OPPOSITION MOVES to have the direct elections for Dublin mayor put on hold until the next local government poll in 2014, were rejected by a majority vote at the Oireachtas Committee on the Environment, Heritage and Local Government yesterday.
The legislation is now in its final stages and is expected to be passed into law shortly after the Dáil resumes in January, well within the general election deadline set by the Green Party.
Labour’s local government spokesman Ciarán Lynch said the promised White Paper on local government had still not been published and this meant there was no Government road map for reform.

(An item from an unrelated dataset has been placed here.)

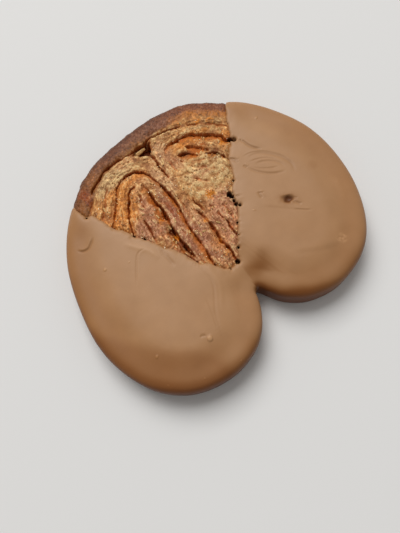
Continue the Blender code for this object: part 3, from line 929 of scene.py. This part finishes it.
def dough_tones(points, chart, fields, detail, settings):
    """The colour of each point of the dough, and how glossy its sugar is."""
    read = {name: chart.read(values, points) for name, values in fields.items()}
    drift = lumps(points, 6 * MM, 51)
    mottle = 0.5 * lumps(points, 2.4 * MM, 52) + 0.35 * lumps(points, 1.1 * MM, 53)
    mottle += 0.6 * (detail["tint"] - 0.5) + 0.8 * (detail["small"] - 0.5)
    mottle += (0.6 * read["threads"] + 1.1 * read["plates"]) * read["layered"] + 1.1 * (read["clod"] - 0.35)
    wander = points + (drift * TONE_WANDER)[:, None]

    # What lies flat: the coloured places, the light and dark mottling, and the crust.
    tone = lay_colours(np.tile(np.array(settings.tan), (len(points), 1)), settings, [
        *((name, patch(wander, centre, size) * strength) for centre, size, name, strength in DOUGH_PATCHES),
        ("pale_and_ridge_highlight", np.clip(mottle, 0, 1) * 0.75),
        ("toast", np.clip(-mottle, 0, 1) * 0.7)])
    rim, crumb = read["rim"], 1 - read["rim"]
    tone = blend(tone, crust_tones(points, read["edge"], drift, mottle, detail, settings), rim)

    # What the shape gives: browner walls, creases and hollows, partly painted shade; paler ridges, partly
    # painted highlight; and pools of syrup.
    upper = points[:, 2] > MIDDLE
    hollow = np.where(upper, read["hollow"], 0.3 * MM + 0.5 * read["depth"]) / MM
    broad = np.where(upper, read["broad"], 0) / MM
    sunk = np.clip(ease(0.05, 0.7, hollow) + 0.6 * ease(0.3, 1.4, broad), 0, 1) * (1 - 0.55 * rim)
    beside = np.exp(-read["near"] / (0.9 * MM)) * crumb * np.clip(0.8 + 0.5 * drift, 0, 1)
    ran_in = np.clip(0.55 + sunk + 0.3 * drift, 0, 0.95)
    proud = ease(0.05, 0.6, -hollow) * crumb * np.clip(0.5 + mottle, 0, 1)
    syrup = np.max([patch(points, *place) for place in SYRUP_SPOTS], axis=0)
    syrup *= ease(-0.6, 0.4, mottle + 0.4 * drift)
    tone = lay_colours(tone, settings, [
        # Where the layers fall off: partly its own colour, partly painted shade on those slopes.
        ("honey_and_slope_shade", ease(0.3 * MM, 1.3 * MM, read["fall"]) * crumb * 0.6),
        # In the hollows and beside the creases: partly the sugar's own colour, partly painted shade.
        ("caramel_and_hollow_shade", np.clip(0.45 * sunk + 0.2 * beside, 0, 0.9)),
        # Where the layers fall off steeply: partly its own colour, partly painted shade.
        ("ginger_and_slope_shade", ease(0.6 * MM, 1.6 * MM, read["fall"]) * crumb * 0.85),
        # On the steep walls: partly browner layer ends, partly painted shade.
        ("brown_and_wall_shade", detail["steep"] * 0.6),
        # The sugar valleys, laid more strongly where the dough is sunk, which adds painted shade there.
        *((name, patch(points, centre, size) * ran_in) for centre, size, name in SUGAR_VALLEYS),
        # Burnt sugar down in the creases: partly its own colour, partly painted shade.
        ("burnt", ease(0.3 * MM, 1.5 * MM, read["depth"]) * (1 - 0.5 * rim) * 0.8),
        # On the ridges: partly dry flakes, partly painted highlight.
        ("pale_and_ridge_highlight", proud * 0.5),
        ("syrup", syrup * 0.9),
        # Painted shade: near black down in the gaps at the chocolate's edge.
        ("hole_painted_shade", in_hole(points, 0.3 * MM) * 0.9)])
    gloss = np.clip(0.35 * rim + 0.8 * syrup + 0.5 * sunk, 0, 1)
    return np.clip(tone, 0.004, 0.9), gloss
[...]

Green Party leader and Minister for the Environment John Gormley said he was very proud of the mayoralty legislation and it was badly needed. He said the White Paper would be published before Christmas.
“The legislation we see before us today is the start of the real reform of local government,” Mr Gormley added. This was real decentralisation of the locus of power and should not be confused with sending “civil servants down the country”, he said.

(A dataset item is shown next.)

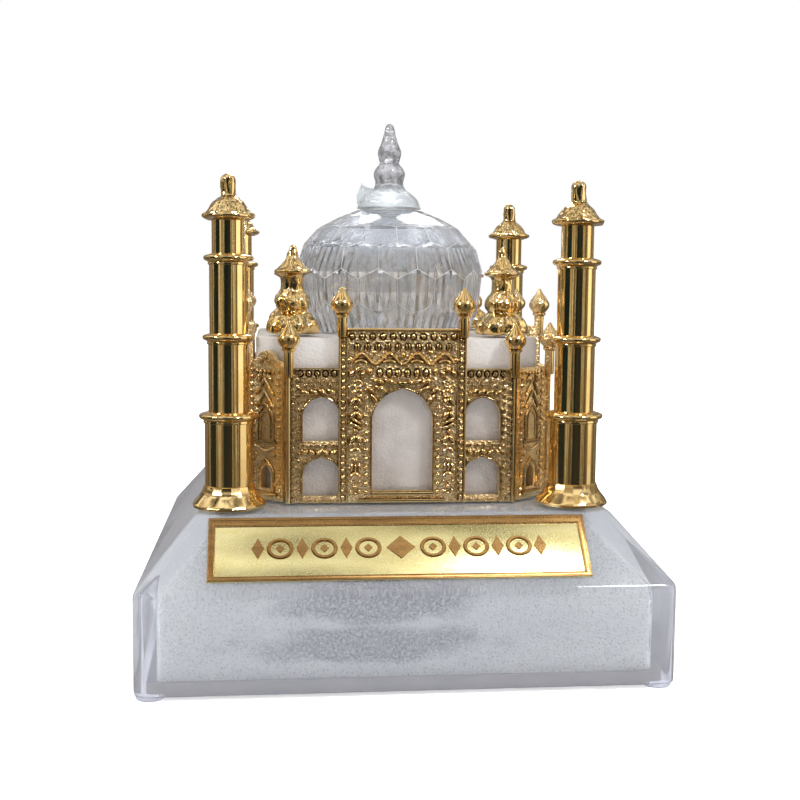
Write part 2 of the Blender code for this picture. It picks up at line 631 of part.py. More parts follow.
def build():
    """Clear the scene and make every piece."""
    for obj in list(bpy.data.objects):
        bpy.data.objects.remove(obj)
    base_shell()
    bottom_plate()
    label_plate()
    inner_block()
    facades()
    corner_panels()
    minarets()
    kiosks()
    dome()
    finial()
    light_housing()
    for name, side in (("housing_screw_front", -1), ("housing_screw_back", 1)):
        screw(name, 0, side * HOUSING_EAR_Y, PLATE_TOP + EAR_THICKNESS + 2 * GAP, PLATE_BOTTOM + SINK + GAP)
    button_cells()
    contacts()
    circuit_board()
    lamp()
    switch()
    battery_door()
    screw("door_screw", DOOR_SCREW_X, CELL_Y, PLATE_BOTTOM - GAP, DOOR_SCREW_TIP)


build()
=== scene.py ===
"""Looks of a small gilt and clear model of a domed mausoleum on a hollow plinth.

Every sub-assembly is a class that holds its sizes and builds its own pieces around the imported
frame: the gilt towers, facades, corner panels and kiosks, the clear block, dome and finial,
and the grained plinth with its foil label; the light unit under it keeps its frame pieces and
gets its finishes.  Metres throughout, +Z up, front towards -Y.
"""
from __future__ import annotations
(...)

Opposing Mr Lynch’s proposal, he said: “My fear is that the legislation will be dumped and all the hard work of my officials will come to naught.” However, the legislation provided for a review of his functions by the new mayor, who may discover there are areas that need to be changed.
“The idea of further postponement doesn’t serve any useful purpose,” Mr Gormley said.

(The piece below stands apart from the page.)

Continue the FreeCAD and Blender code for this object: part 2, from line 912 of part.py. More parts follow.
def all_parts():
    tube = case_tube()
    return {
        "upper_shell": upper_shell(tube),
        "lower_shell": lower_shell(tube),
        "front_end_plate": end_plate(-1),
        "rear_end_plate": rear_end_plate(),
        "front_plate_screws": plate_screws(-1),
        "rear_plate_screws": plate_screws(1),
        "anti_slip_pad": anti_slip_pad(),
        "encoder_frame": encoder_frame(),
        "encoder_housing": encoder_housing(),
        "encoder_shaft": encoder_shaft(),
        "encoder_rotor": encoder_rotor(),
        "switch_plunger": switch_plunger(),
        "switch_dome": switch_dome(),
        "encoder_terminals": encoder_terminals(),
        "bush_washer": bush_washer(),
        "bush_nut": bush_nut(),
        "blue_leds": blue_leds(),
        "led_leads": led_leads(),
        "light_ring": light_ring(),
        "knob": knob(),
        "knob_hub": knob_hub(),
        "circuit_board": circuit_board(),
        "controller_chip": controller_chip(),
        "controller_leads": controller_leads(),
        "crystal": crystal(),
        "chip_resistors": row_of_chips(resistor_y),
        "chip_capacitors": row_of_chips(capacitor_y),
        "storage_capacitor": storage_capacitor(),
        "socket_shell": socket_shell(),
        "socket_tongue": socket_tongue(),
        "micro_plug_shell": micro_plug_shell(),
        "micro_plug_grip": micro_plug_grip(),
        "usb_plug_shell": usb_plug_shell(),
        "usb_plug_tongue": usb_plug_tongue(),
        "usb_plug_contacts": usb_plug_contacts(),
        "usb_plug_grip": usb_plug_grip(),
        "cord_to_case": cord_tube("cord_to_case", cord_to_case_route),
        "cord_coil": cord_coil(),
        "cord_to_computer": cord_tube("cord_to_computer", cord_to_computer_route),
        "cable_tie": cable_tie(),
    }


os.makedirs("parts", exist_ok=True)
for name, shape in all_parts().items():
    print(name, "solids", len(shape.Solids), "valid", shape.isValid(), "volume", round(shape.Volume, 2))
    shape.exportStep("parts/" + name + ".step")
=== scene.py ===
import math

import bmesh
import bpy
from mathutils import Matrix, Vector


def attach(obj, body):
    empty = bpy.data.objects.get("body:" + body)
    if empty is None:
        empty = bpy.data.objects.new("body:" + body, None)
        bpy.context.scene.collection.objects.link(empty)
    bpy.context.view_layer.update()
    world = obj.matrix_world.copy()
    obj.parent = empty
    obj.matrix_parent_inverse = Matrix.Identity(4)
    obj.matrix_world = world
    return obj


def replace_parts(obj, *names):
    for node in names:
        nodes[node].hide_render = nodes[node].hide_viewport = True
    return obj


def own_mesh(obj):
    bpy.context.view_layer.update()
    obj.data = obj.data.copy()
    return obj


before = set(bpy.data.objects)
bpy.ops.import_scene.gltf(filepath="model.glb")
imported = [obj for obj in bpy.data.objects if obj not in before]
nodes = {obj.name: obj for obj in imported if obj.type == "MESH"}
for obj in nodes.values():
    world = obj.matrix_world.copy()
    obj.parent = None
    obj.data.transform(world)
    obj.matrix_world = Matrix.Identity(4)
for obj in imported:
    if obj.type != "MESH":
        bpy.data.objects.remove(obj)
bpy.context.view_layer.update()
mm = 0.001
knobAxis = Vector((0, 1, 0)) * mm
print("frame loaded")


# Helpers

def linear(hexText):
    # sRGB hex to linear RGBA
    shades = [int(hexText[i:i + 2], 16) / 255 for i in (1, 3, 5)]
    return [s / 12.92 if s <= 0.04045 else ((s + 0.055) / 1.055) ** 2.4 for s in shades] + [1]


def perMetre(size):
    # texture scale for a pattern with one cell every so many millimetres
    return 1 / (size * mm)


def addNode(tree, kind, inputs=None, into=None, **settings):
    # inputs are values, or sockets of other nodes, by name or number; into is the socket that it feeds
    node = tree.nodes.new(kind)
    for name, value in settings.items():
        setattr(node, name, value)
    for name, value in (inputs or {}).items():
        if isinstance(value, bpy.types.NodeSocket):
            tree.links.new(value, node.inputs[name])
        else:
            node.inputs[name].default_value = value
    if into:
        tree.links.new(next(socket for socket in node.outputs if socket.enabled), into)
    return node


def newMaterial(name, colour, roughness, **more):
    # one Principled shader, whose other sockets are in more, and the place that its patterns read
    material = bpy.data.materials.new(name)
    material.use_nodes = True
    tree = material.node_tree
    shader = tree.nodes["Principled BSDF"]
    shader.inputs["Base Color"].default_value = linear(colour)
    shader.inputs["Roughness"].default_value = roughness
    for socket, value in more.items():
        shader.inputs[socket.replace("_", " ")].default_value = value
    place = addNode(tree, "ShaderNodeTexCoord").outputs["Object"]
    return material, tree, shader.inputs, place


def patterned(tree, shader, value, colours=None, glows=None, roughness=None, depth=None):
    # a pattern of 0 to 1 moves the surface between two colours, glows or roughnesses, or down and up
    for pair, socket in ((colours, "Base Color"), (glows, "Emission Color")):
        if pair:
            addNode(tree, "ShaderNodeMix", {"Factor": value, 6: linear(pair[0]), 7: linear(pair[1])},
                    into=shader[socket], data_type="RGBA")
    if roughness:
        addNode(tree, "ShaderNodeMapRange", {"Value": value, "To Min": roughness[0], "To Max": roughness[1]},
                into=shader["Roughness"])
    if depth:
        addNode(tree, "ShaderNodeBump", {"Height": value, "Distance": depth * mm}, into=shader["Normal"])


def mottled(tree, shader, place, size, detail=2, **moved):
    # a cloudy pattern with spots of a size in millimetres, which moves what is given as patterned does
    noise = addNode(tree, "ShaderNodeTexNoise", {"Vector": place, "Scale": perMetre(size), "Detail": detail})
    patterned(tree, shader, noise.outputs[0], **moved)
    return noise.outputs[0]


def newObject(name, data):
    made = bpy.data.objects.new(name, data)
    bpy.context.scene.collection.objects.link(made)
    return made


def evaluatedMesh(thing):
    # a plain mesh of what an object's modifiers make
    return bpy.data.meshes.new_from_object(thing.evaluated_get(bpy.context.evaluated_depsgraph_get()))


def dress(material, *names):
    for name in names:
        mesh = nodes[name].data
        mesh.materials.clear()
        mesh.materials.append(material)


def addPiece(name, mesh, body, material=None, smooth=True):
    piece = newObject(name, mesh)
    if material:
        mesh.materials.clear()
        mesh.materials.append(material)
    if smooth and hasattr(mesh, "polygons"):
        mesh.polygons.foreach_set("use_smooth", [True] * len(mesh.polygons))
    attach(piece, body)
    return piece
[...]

Fine Gael local government spokesman Phil Hogan said the timing of the mayoralty legislation was bizarre, coming as it did at a time when national finances and the citizens of Dublin are under extreme pressure.
The new office of mayor was an expensive but powerless position, he said. Fine Gael would have much preferred to see proper devolution. He told the Minister: “You should have published the White Paper before this legislation.”
The new mayor would have no real power over transport or budgets, and no role in housing policy, Mr Hogan said.